6.3 青写真3:レコーディング・ドラマーのスタジオ
- 最優先目標: プロ品質のレコーディングのために、音響的にバランスの取れたコントロールされた空間を創り出す。
- このプランは青写真2をさらに発展させたものです。
- 広帯域吸音: 様々な厚みの吸音パネルを組み合わせ、周波数スペクトル全体にわたって均一な吸音を目指します。
- 拡散: 吸音材が音エネルギーを「除去」するのに対し、ディフューザー(拡散体)は音を「散乱」させます。これにより、部屋をデッドにしすぎることなく、より自然で広がりのある音響空間を作り出すことができます。

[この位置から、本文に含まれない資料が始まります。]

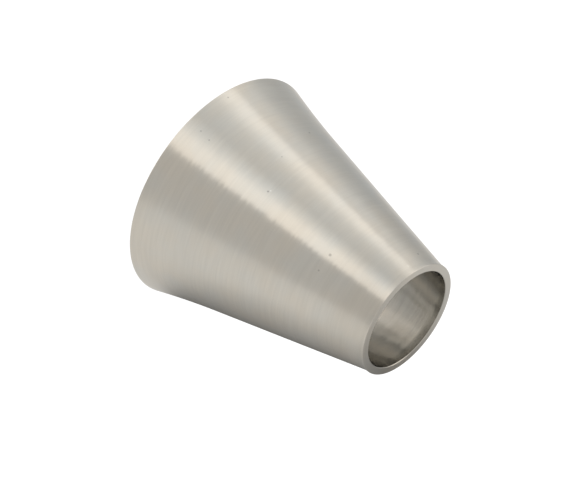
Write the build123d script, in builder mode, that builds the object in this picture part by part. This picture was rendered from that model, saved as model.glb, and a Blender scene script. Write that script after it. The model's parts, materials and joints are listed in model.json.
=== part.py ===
"""Concentric reducer: a one-piece stainless steel taper that joins a large tube to a small one on one axis.

Frame: millimetres, +Z along the axis from the large end to the small end, origin at the centre of the large
end's face. Both ends are cut square, for butt welding to tube of the same outside diameter and wall.
"""
import os

from build123d import *

# Driving dimensions
LARGE_DIAMETER = 50.8  # outside diameter of the tube that joins the large end
SMALL_DIAMETER = 25.4  # outside diameter of the tube that joins the small end
WALL = 1.65  # measured square to the surface, the same all the way
LENGTH = 52.5  # face to face
LAND_LENGTH = 1.2  # straight stretch at the small end, up to the middle of the bend
FLARE_LENGTH = 8.0  # stretch at the large end that opens a little faster than the taper
FLARE_START_DIAMETER = 45.8  # outside diameter where the taper becomes the flare
LAND_BEND_RADIUS = 3.0  # outer surface, between the land and the taper
FLARE_BEND_RADIUS = 200.0  # outer surface, between the taper and the flare
RIM_ROUNDING = 0.15  # outer edge of each end face
MOUTH_CHAMFER = 0.1  # deburred inner edge of each end face

# Corners of the outer surface, as radius and height
LARGE_RIM = (LARGE_DIAMETER / 2, 0)
FLARE_START = (FLARE_START_DIAMETER / 2, FLARE_LENGTH)
LAND_START = (SMALL_DIAMETER / 2, LENGTH - LAND_LENGTH)
SMALL_RIM = (SMALL_DIAMETER / 2, LENGTH)

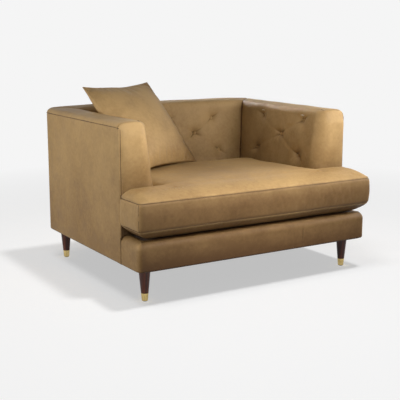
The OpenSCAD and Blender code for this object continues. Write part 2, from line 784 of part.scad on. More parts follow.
function flat_ring(z, inset) = [for (p = cushion_ring(z, inset)) [p[0], p[1], z]];
function belly_ring(inset) = flat_ring(mix(boxing_z, cushion_z, sin(90 * inset / belly_run)), inset);
function cap_ring(share) = [for (p = shrunk(cushion_ring(seat_h, belly_run), share))
    [p[0], p[1], crown_at(p)]];
function core_ring(z, inset) = flat_ring(z, inset);

module cushion_core(gap) {
    side = cushion_skin + core_inset - gap;
    low = cushion_z + cushion_skin - gap;
    high = seat_h + seat_crown * core_share - cushion_skin + gap;
    loft([core_ring(high, belly_run), core_ring(seat_h - cushion_skin, side), core_ring(boxing_z, side),
        core_ring(low, belly_run)], "tips", [[0, seat_mid_y, high], [0, seat_mid_y, low]]);
}

module seat_cushion_cover() {
    color("peru") difference() {
        loft(concat(
            [for (share = cap_shares) cap_ring(share)],
            [for (share = crown_shares) crown_ring(crown_run * share)],
            [flat_ring(seat_h, 0), flat_ring(zip_z, -boxing_swell), flat_ring(boxing_z, 0)],
            [for (share = belly_shares) belly_ring(belly_run * share)]),
            "tips", [[0, seat_mid_y, crown_at([0, seat_mid_y])], [0, seat_mid_y, cushion_z]]);
        cushion_core(0);
    }
}

module seat_cushion_foam() {
    color("ivory") cushion_core(-clearance);
}

// Zip along the cushion's rear boxing, with a slider that runs on its coil
module seat_zip() {
    color("saddlebrown") {
        block([-zip_l / 2, seat_rear, zip_z - zip_tape_h / 2],
            [zip_l / 2, seat_rear + zip_tape_t, zip_z + zip_tape_h / 2]);
        block([-zip_l / 2, seat_rear + zip_tape_t, zip_z - zip_coil_w / 2],
            [zip_l / 2, seat_rear + zip_tape_t + zip_coil_t, zip_z + zip_coil_w / 2]);
    }
}

module seat_zip_slider() {
    x = -zip_l / 2 + slider_start;
    y = seat_rear + zip_tape_t + clearance;
    coil = zip_coil_w / 2 + clearance;
    color("gold") {
        difference() {
            block([x, y, zip_z - slider_w / 2], [x + slider_l, y + slider_t, zip_z + slider_w / 2]);
            block([x - overrun, y - overrun, zip_z - coil],
                [x + slider_l + overrun, y + zip_coil_t, zip_z + coil]);
        }
        block([x + slider_lip, y + slider_t, zip_z - tab_l],
            [x + slider_lip + tab_w, y + slider_t + slider_lip, zip_z]);
    }
}

// Scatter cushion: two crowned panels that meet in a thin edge, leaning in the corner
scatter_steps = 18;
function bow(u) = 1 - u * u;
function scatter_half(u, v) = pow(bow(u) * bow(v), scatter_power) * (scatter_t - edge_t) / 2
    + edge_t / 2;
function scatter_flat(u, v) = [(scatter_w / 2 - scatter_pull * bow(v) * abs(u)) * u,
    (scatter_w / 2 - scatter_pull * bow(u) * abs(v)) * v];
function scatter_ring(u, steps, grow) = let (
        vs = [for (k = [0 : steps]) 2 * k / steps - 1],
        upper = [for (v = vs) let (p = scatter_flat(u, v))
            [p[0] * grow, p[1] * grow, scatter_half(u, v) * grow]],
        lower = [for (p = flipped(upper)) [p[0], p[1], -p[2]]])
    concat(upper, lower);

module scatter_body(steps, grow) {
    loft([for (k = [0 : steps]) scatter_ring(2 * k / steps - 1, steps, grow)], "strip");
}

module scatter_place() {
    x = scatter_side_gap - arm_face(seat_h) + scatter_w / 2 * cos(scatter_turn);
    y = back_face(seat_h) - scatter_back_gap + scatter_w / 2 * sin(scatter_turn);
    translate([x, y, seat_top + scatter_rise]) rotate([0, 0, scatter_turn])
        rotate([scatter_lean, 0, 0]) translate([0, scatter_w / 2, 0]) children();
}

module scatter_cushion_cover() {
    color("peru") scatter_place() difference() {
        scatter_body(scatter_steps, 1);
        scatter_body(scatter_steps / 3, filling_share);
    }
}

module scatter_cushion_filling() {
    color("ivory") scatter_place() scatter_body(scatter_steps / 3, filling_share - edge_t / scatter_w);
}

// Legs
module at_legs() {
    for (x = [-leg_x, leg_x]) for (y = [leg_front_y, leg_rear_y]) translate([x, y, 0]) children();
}

function leg_radius(z) = mix(foot_r, leg_r, (z - glide_t) / (frame_z - glide_t));

module legs() {
    joint_z = glide_t + ferrule_h;
    low_z = glide_t + ferrule_t;
    color("maroon") at_legs() difference() {
        union() {
            translate([0, 0, low_z]) cylinder(r1 = leg_radius(low_z) - ferrule_t - thread_gap,
                r2 = leg_radius(joint_z) - ferrule_t - thread_gap, h = joint_z - low_z, $fn = 64);
            translate([0, 0, joint_z])
                cylinder(r1 = leg_radius(joint_z), r2 = leg_r, h = frame_z - joint_z, $fn = 64);
        }
        translate([0, 0, frame_z - bolt_grip])
            cylinder(r = bolt_r + thread_gap, h = bolt_grip + overrun, $fn = 48);
    }
}

module leg_ferrules() {
    low_z = glide_t + ferrule_t;
    joint_z = glide_t + ferrule_h;
    color("gold") at_legs() difference() {
        translate([0, 0, glide_t]) cylinder(r1 = foot_r, r2 = leg_radius(joint_z), h = ferrule_h, $fn = 64);
        translate([0, 0, low_z]) cylinder(r1 = leg_radius(low_z) - ferrule_t,
            r2 = leg_radius(joint_z) - ferrule_t, h = joint_z - low_z, $fn = 64);
    }
}

module leg_glides() {
    color("dimgray") at_legs() cylinder(r = foot_r - glide_inset, h = glide_t, $fn = 48);
}

module hanger_bolts() {
    color("silver") at_legs() translate([0, 0, frame_z - bolt_grip])
        cylinder(r = bolt_r, h = bolt_grip + block_h, $fn = 48);
}

module insert_nuts() {
    color("silver") at_legs() translate([0, 0, frame_z]) difference() {
        cylinder(r = bolt_r + nut_wall, h = block_h, $fn = 48);
        translate([0, 0, -overrun]) cylinder(r = bolt_r + thread_gap, h = block_h + 2 * overrun, $fn = 48);
    }
}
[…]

- 天井処理: ドラムキットの真上に吸音パネルを吊るす「シーリング・クラウド」は、シンバルの一次反射をコントロールし、よりタイトなドラムサウンドを得るのに非常に効果的です。
- 測定: REW(Room EQ Wizard)のような無料の音響測定ソフトウェアと測定用マイクを使用し、部屋の問題点を客観的なデータで把握し、対策の効果を追跡することを推奨します。これにより、当てずっぽうの対策から科学的なアプローチへと移行できます。
結論:パーカッシブな平和への道
ドラムの防音と音響改善は、複雑で困難な課題に思えるかもしれません。しかし、正しい知識と戦略に基づけば、誰でも自分の演奏環境を劇的に向上させることが可能です。本ガイドで最も重要な要点を以下にまとめます。
- 正しく診断する: 特に集合住宅では、空気伝搬音よりもまず固体伝搬音(振動)の対策を最優先する。
- 低音域には質量と厚みで対抗する: 薄いパネルはドラムには通用しない。厚い素材とベーストラップに投資する。
- 単体ではなく組み合わせる: 「防振」「遮音」「吸音」を組み合わせたシステムアプローチが最良の結果を生む。
- 戦略的に始める: 壁全体を覆う前に、まずコーナーと一次反射面を処理する。
これらの原則を念頭に置くことで、あなたは騒音の悩みから解放され、心置きなく自分の楽器と向き合うことができるようになります。音をコントロールする力を手に入れ、妥協のない演奏を楽しんでください。